> _YOUR TASK_
Below is a block of data; give all of it again word for word.

# # # #

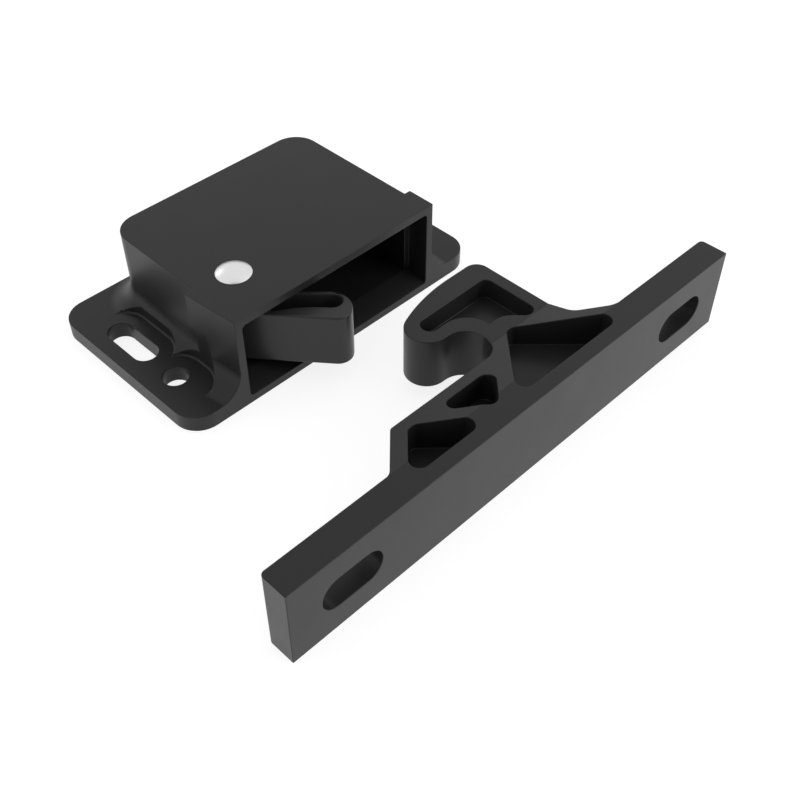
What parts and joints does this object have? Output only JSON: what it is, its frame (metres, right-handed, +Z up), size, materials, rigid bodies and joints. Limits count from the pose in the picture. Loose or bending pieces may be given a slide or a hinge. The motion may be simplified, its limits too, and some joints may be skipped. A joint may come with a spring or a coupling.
{
  "type": "grabber catch",
  "caption": "Surface-mounted grabber catch with a swinging pawl on a rivet, and its separate slotted keeper bar with a ribbed hook.",
  "frame": {"origin": "midway between the two round screw holes of the housing's ears, on the base plane", "axes": "+X along the housing's length, +Y into the housing away from the mouth, +Z up off the base; the keeper lies at -Y and faces +Y"},
  "size_m": [0.1054, 0.086, 0.0207],
  "materials": {
    "black_plastic": "fine satin moulded surface",
    "rivet_metal": "bright satin",
    "spring_steel": "drawn wire"
  },
  "bodies": {
    "catch": {"housing": "black_plastic", "rivet": "rivet_metal", "toggle_spring": "spring_steel", "keeper": "black_plastic"},
    "pawl": {"pawl": "black_plastic"}
  },
  "joints": [
    {"name": "pawl_pivot", "type": "hinge", "parent": "catch", "child": "pawl", "pos_m": [-0.0153, -0.00155, 0.0098], "axis": [0, 0, 1], "range_deg": [0, 50], "deforming": ["toggle_spring"]}
  ]
}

# # # #

> _EXPECTED ANSWER_
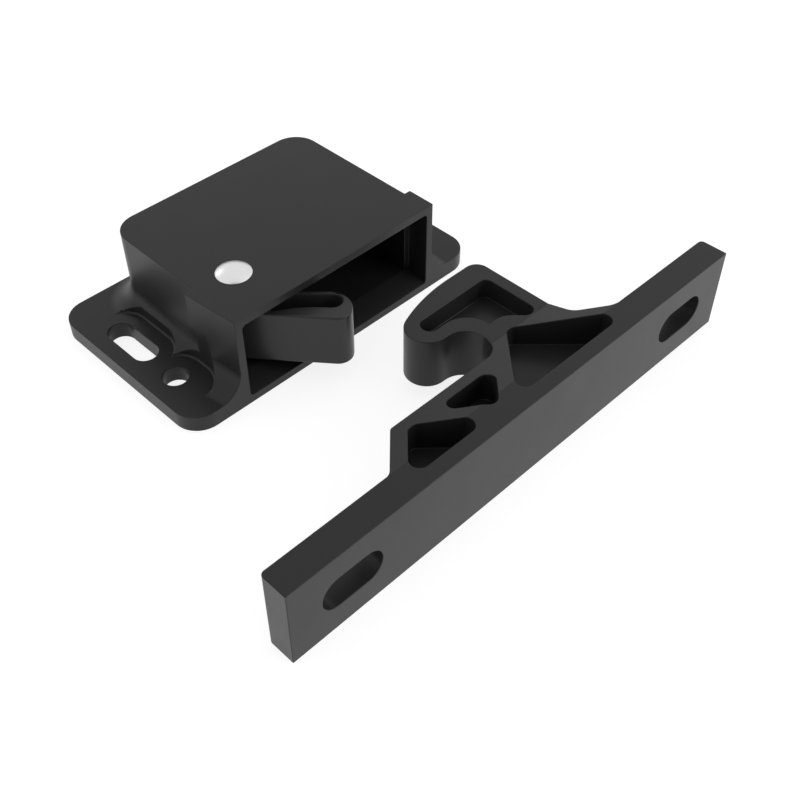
What parts and joints does this object have? Output only JSON: what it is, its frame (metres, right-handed, +Z up), size, materials, rigid bodies and joints. Limits count from the pose in the picture. Loose or bending pieces may be given a slide or a hinge. The motion may be simplified, its limits too, and some joints may be skipped. A joint may come with a spring or a coupling.
{
  "type": "grabber catch",
  "caption": "Surface-mounted grabber catch with a swinging pawl on a rivet, and its separate slotted keeper bar with a ribbed hook.",
  "frame": {"origin": "midway between the two round screw holes of the housing's ears, on the base plane", "axes": "+X along the housing's length, +Y into the housing away from the mouth, +Z up off the base; the keeper lies at -Y and faces +Y"},
  "size_m": [0.1054, 0.086, 0.0207],
  "materials": {
    "black_plastic": "fine satin moulded surface",
    "rivet_metal": "bright satin",
    "spring_steel": "drawn wire"
  },
  "bodies": {
    "catch": {"housing": "black_plastic", "rivet": "rivet_metal", "toggle_spring": "spring_steel", "keeper": "black_plastic"},
    "pawl": {"pawl": "black_plastic"}
  },
  "joints": [
    {"name": "pawl_pivot", "type": "hinge", "parent": "catch", "child": "pawl", "pos_m": [-0.0153, -0.00155, 0.0098], "axis": [0, 0, 1], "range_deg": [0, 50], "deforming": ["toggle_spring"]}
  ]
}